— Begin —

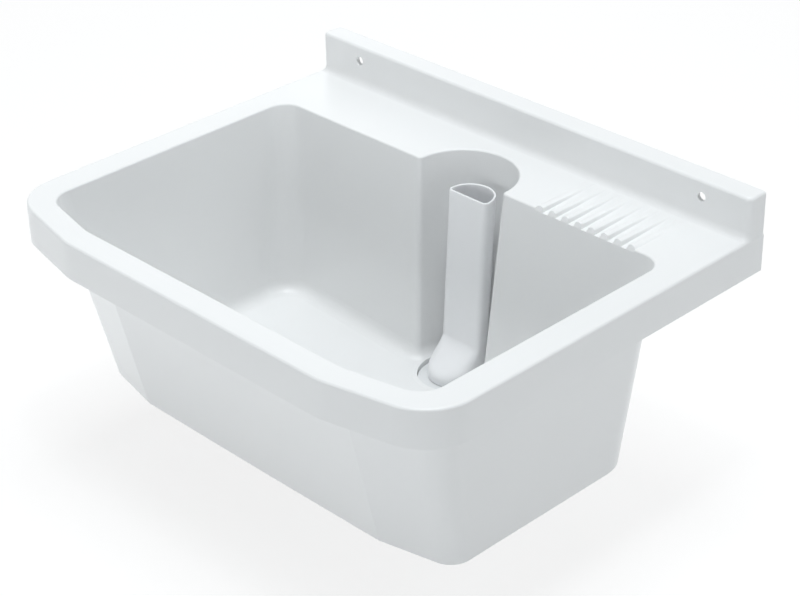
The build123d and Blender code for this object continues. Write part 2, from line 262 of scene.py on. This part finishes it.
def makeFloorPaper(settings):
    material = bpy.data.materials.new("studioFloorPaper")
    material.use_nodes = True
    tree = material.node_tree
    tree.nodes.clear()
    rays = addNode(tree, "ShaderNodeLightPath", (-700, -160)).outputs
    plain = (settings["floorTone"],) * 3 + (1,)
    seen = (settings["floorToneSeen"],) * 3 + (1,)
    tone = colourNode(tree, rays["Is Camera Ray"], plain, seen, (-200, 60))
    paper = addNode(tree, "ShaderNodeBsdfDiffuse", (0, 0), Color=tone)
    strength = mathNode(tree, "MULTIPLY", backdropRays(tree, rays), settings["floorLift"], (-150, -160))
    glow = addNode(tree, "ShaderNodeEmission", (0, -160), Strength=strength)
    both = addNode(tree, "ShaderNodeAddShader", (200, 0))
    feed(tree, both.inputs[0], paper.outputs[0])
    feed(tree, both.inputs[1], glow.outputs[0])
    addNode(tree, "ShaderNodeOutputMaterial", (400, 0), Surface=both.outputs[0])
    return material


def makeFloor(settings):
    half = settings["floorHalf"]
    level = min(corner[2] for corner in cadBox)
    points = [(-half, -half, level), (half, -half, level), (half, half, level), (-half, half, level)]
    floor = meshObject("studioFloor", points, [(0, 1, 2, 3)])
    floor.data.materials.append(makeFloorPaper(settings))


def makeSurroundings(settings):
    world = bpy.data.worlds.new("studioWorld")
    world.use_nodes = True
    tree = world.node_tree
    tree.nodes.clear()
    rays = addNode(tree, "ShaderNodeLightPath", (-700, 0)).outputs
    colour = (*settings["lightColour"], 1)
    soft = addNode(tree, "ShaderNodeBackground", (-200, 100), Color=colour, Strength=settings["ambient"])
    white = addNode(tree, "ShaderNodeBackground", (-200, -60), Color=(1, 1, 1, 1), Strength=1)
    mix = addNode(tree, "ShaderNodeMixShader", (0, 0), Fac=backdropRays(tree, rays))
    feed(tree, mix.inputs[1], soft.outputs[0])
    feed(tree, mix.inputs[2], white.outputs[0])
    addNode(tree, "ShaderNodeOutputWorld", (200, 0), Surface=mix.outputs[0])
    bpy.context.scene.world = world


def makeLamp(name, settings, studio):
    azimuth = math.radians(settings["azimuth"])
    elevation = math.radians(settings["elevation"])
    away = Vector((
        math.sin(azimuth) * math.cos(elevation),
        -math.cos(azimuth) * math.cos(elevation),
        math.sin(elevation),
    ))
    data = bpy.data.lights.new(name, "AREA")
    data.shape = "SQUARE"
    data.size = settings["size"]
    data.energy = settings["power"]
    data.color = studio["lightColour"]
    place = Vector(studio["aim"]) + away * studio["lampDistance"]
    turn = (-away).to_track_quat("-Z", "Y").to_matrix().to_4x4()
    placeObject(name, data).matrix_world = Matrix.Translation(place) @ turn


makeFloor(studioSettings)
makeSurroundings(studioSettings)
for lampName, lamp in lampSettings.items():
    makeLamp(lampName, lamp, studioSettings)
bpy.context.scene.view_settings.view_transform = "Standard"
print("laundry sink: studio lit")


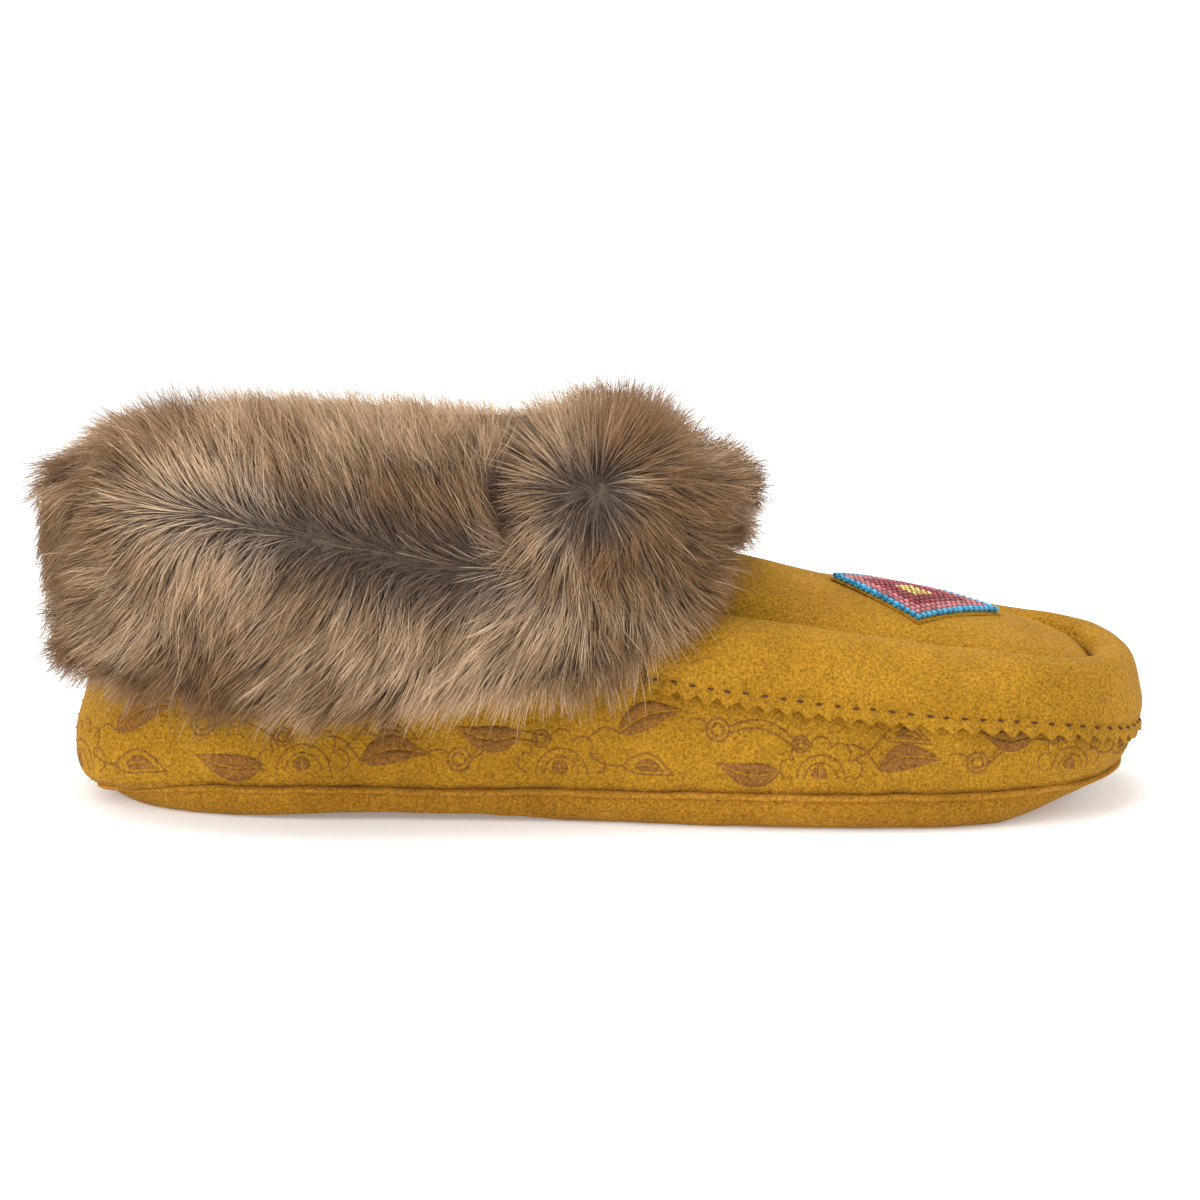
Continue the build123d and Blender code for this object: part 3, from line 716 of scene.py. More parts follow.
def make_plug():
    """Crowned vamp panel, sunk a little where it meets the roll."""
    solid = tree("vamp_plug")
    low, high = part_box("vamp_plug")
    columns, rows = 190, 72
    grid = np.zeros((columns, rows, 3))
    for j in range(columns):
        x = low.x + 0.3 * MM + (high.x - low.x - 0.6 * MM) * j / (columns - 1)
        ys = [low.y + (high.y - low.y) * k / 240 for k in range(241)]
        hits = [y for y in ys if solid.ray_cast(Vector((x, y, 0.1)), -UP)[0]]
        for i in range(rows):
            y = hits[0] + (hits[-1] - hits[0]) * i / (rows - 1)
            z = solid.ray_cast(Vector((x, y * 0.999, 0.1)), -UP)[0].z
            grid[j, i] = (x, y, z)
    grid = soften(soften(grid, 6, False), 5, False, 1)
    for j in range(columns):
        for i in range(rows):
            spot = Vector(grid[j, i])
            grid[j, i, 2] += ripple(spot, (40, 0.5), (130, 0.12))
            from_edge = min(i, rows - 1 - i) / (rows - 1) * (grid[j, -1, 1] - grid[j, 0, 1])
            from_edge = min(from_edge, grid[-1, i, 0] - spot.x)
            grid[j, i, 2] -= 2.5 * MM * math.exp(-from_edge / (3.5 * MM))
    tuck = 2.0 * MM
    grid = np.pad(grid, ((0, 1), (1, 1), (0, 0)), mode="edge")
    grid[:, 0] += np.array([0.0, -tuck, -tuck])
    grid[:, -1] += np.array([0.0, tuck, -tuck])
    grid[-1] += np.array([tuck, 0.0, -tuck])
    obj = add_skin("vamp_plug_suede", grid, SUEDE, closed=False)
    thicken(obj, 1.4 * MM)
    stand_for(obj, "suede", "vamp_plug")
    return grid


def make_vamp_lining(plug_grid):
    """Fleece under the plug, curled on the side that faces the foot."""
    grid = plug_grid[2:-8, 8:-8].copy()
    columns, rows = grid.shape[:2]
    for j in range(columns):
        for i in range(rows):
            grid[j, i, 2] += ripple(Vector(grid[j, i]), (420, 0.9)) - 5.4 * MM
    obj = add_skin("vamp_fleece", grid, FLEECE, closed=False, inward=True)
    thicken(obj, 1.6 * MM)
    stand_for(obj, "fleece", "lining_vamp")


def stitch(verts, faces, centre, run, out, length, radius):
    """One short thread: bowed up in the middle, both ends sunk in the leather."""
    steps, sides = 7, 7
    start = len(verts)
    aside = run.cross(out).normalized()
    for i in range(steps):
        t = i / (steps - 1)
        rise = math.sin(math.pi * t) * radius * 1.7 - radius * 1.0
        middle = centre + run * (t - 0.5) * length + out * rise
        swell = radius * (0.75 + 0.25 * math.sin(math.pi * t) + 0.08 * math.sin(t * 19))
        for k in range(sides):
            angle = 2 * math.pi * k / sides + t * 1.6
            verts.append(middle + out * math.sin(angle) * swell + aside * math.cos(angle) * swell)
    for i in range(steps - 1):
        for k in range(sides):
            m = (k + 1) % sides
            a = start + i * sides
            faces.append((a + k, a + m, a + sides + m, a + sides + k))
    faces.append(tuple(start + k for k in reversed(range(sides))))
    faces.append(tuple(start + (steps - 1) * sides + k for k in range(sides)))


def stitch_row(name, node, places, length, radius, material):
    """Row of stitches at (centre, run, outward) places."""
    verts = []
    faces = []
    for centre, run, out in places:
        tilt = random.uniform(-0.12, 0.12)
        stitch(verts, faces, centre, (run + out.cross(run) * tilt).normalized(), out,
               length * random.uniform(0.86, 1.08), radius)
    stand_for(add_object(name, verts, faces, material), "thread_brown", node)


def make_apron_stitches(grid, normals):
    """Running stitches above the pinked edge of the roll."""
    places = []
    count = int(len(grid) * STEP / STITCH_PITCH)
    for k in range(count):
        j = min(int((k + 0.5) * STITCH_PITCH / STEP), len(grid) - 2)
        reach = path_lengths(grid[j])
        i = int(np.argmin(np.abs(reach - STITCH_UP)))
        run = Vector(grid[j + 1, i] - grid[j, i]).normalized()
        places.append((Vector(grid[j, i]), run, Vector(normals[j, i])))
    stitch_row("apron_stitching", "apron_stitches", places, 2.5 * MM, 0.36 * MM, THREAD)


def make_crease_stitches(grid):
    """Whip stitches over the crease between roll and plug."""
    places = []
    count = int(len(grid) * STEP / WHIP_PITCH)
    for k in range(1, count):
        j = min(int(k * WHIP_PITCH / STEP), len(grid) - 2)
        across = Vector(grid[j, -2] - grid[j, -1]).normalized()
        places.append((Vector(grid[j, -1]) - UP * 0.2 * MM, across, UP.copy()))
    stitch_row("crease_stitching", "plug_seam_thread", places, 1.6 * MM, 0.26 * MM, THREAD)


def make_sole_stitches(surface, length):
    """Tan running stitches just above the sole seam."""
    places = []
    for k in range(int(length / SOLE_PITCH)):
        here = Vector(surface.place(k * SOLE_PITCH * MM, 1.1 * MM, 0.02 * MM))
        ahead = Vector(surface.place((k * SOLE_PITCH + 1.0) * MM, 1.1 * MM, 0.02 * MM))
        run = (ahead - here).normalized()
        places.append((here, run, run.cross(UP).normalized()))
    stitch_row("sole_stitching", "sole_seam_thread", places, 1.5 * MM, 0.2 * MM, THREAD_TAN)


def make_heel_stitches(surface):
    """Stitches across the heel seam."""
    places = []
    for k in range(9):
        here = Vector(surface.place(0.0, (4 + k * HEEL_PITCH) * MM, -0.10 * MM))
        places.append((here, Vector((0, 1, 0)), Vector((-1, 0, 0))))
    stitch_row("heel_stitching", "heel_seam_thread", places, 2.2 * MM, 0.24 * MM, THREAD_TAN)


# ---- beads
def islands(mesh):
    """Vertex groups of the separate solids in a mesh, joined where corners coincide."""
    work = bmesh.new()
    work.from_mesh(mesh)
    bmesh.ops.remove_doubles(work, verts=work.verts, dist=1e-6)
    seen = set()
    groups = []
    for vert in work.verts:
        if vert in seen:
            continue
        stack = [vert]
        seen.add(vert)
        group = []
        while stack:
            here = stack.pop()
            group.append(here.co.copy())
            for edge in here.link_edges:
                other = edge.other_vert(here)
                if other not in seen:
                    seen.add(other)
                    stack.append(other)
        groups.append(group)
    work.free()
    return groups


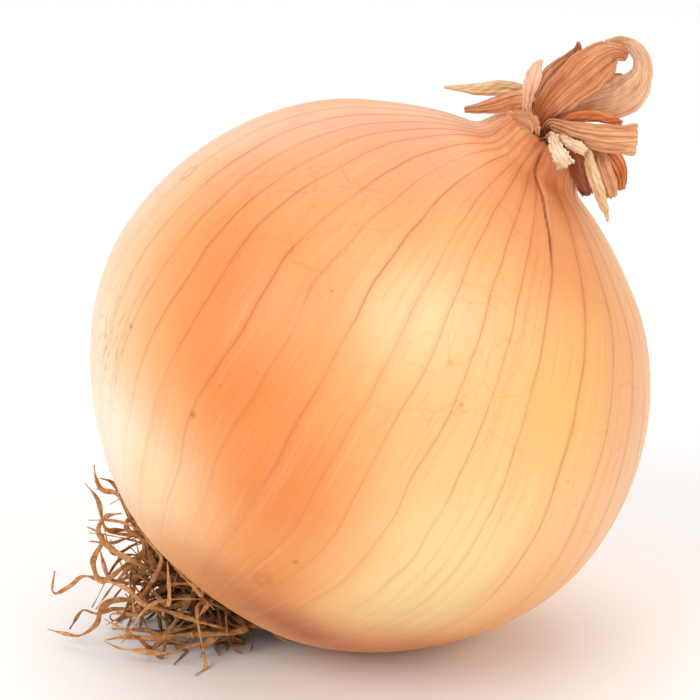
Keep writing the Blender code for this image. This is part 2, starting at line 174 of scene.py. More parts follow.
class Finish:
    """A material: its nodes, and the fields that its pattern is made of."""

    def __init__(self, name, roughness=0.5, **constants):
        self.material = bpy.data.materials.new(name)
        self.material.use_nodes = True
        self.tree = self.material.node_tree
        self.shader = self.tree.nodes["Principled BSDF"]
        self.shader.inputs["Roughness"].default_value = roughness
        for socket, value in constants.items():
            self.shader.inputs[socket.replace("_", " ")].default_value = value

    def node(self, kind, settings=None, inputs=None, output=0):
        """Adds a node with its settings first, then the values or links of its sockets."""
        made = self.tree.nodes.new(kind)
        for key, value in (settings or {}).items():
            if key == "stops":
                self.set_stops(made.color_ramp, value)
            elif key == "curve":
                self.set_curve(made.mapping, value)
            else:
                setattr(made, key, value)
        for key, value in (inputs or {}).items():
            self.feed(made.inputs[key], value)
        return Field(self, made.outputs[output])

    def feed(self, socket, value):
        if isinstance(value, Field):
            self.tree.links.new(value.socket, socket)
        else:
            socket.default_value = value

    @staticmethod
    def set_stops(ramp, stops):
        while len(ramp.elements) < len(stops):
            ramp.elements.new(0.5)
        for element, (position, tint) in zip(ramp.elements, stops):
            element.position = position
            element.color = tint

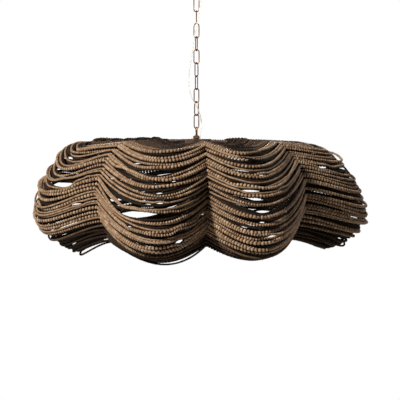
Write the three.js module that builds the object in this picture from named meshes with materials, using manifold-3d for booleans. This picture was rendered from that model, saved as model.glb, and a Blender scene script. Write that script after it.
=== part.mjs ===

— End —

Everything from the line containing "Write the three.js" to the end of the records must be written out exactly; include both of those lines and no others.

Write the three.js module that builds the object in this picture from named meshes with materials, using manifold-3d for booleans. This picture was rendered from that model, saved as model.glb, and a Blender scene script. Write that script after it.
=== part.mjs ===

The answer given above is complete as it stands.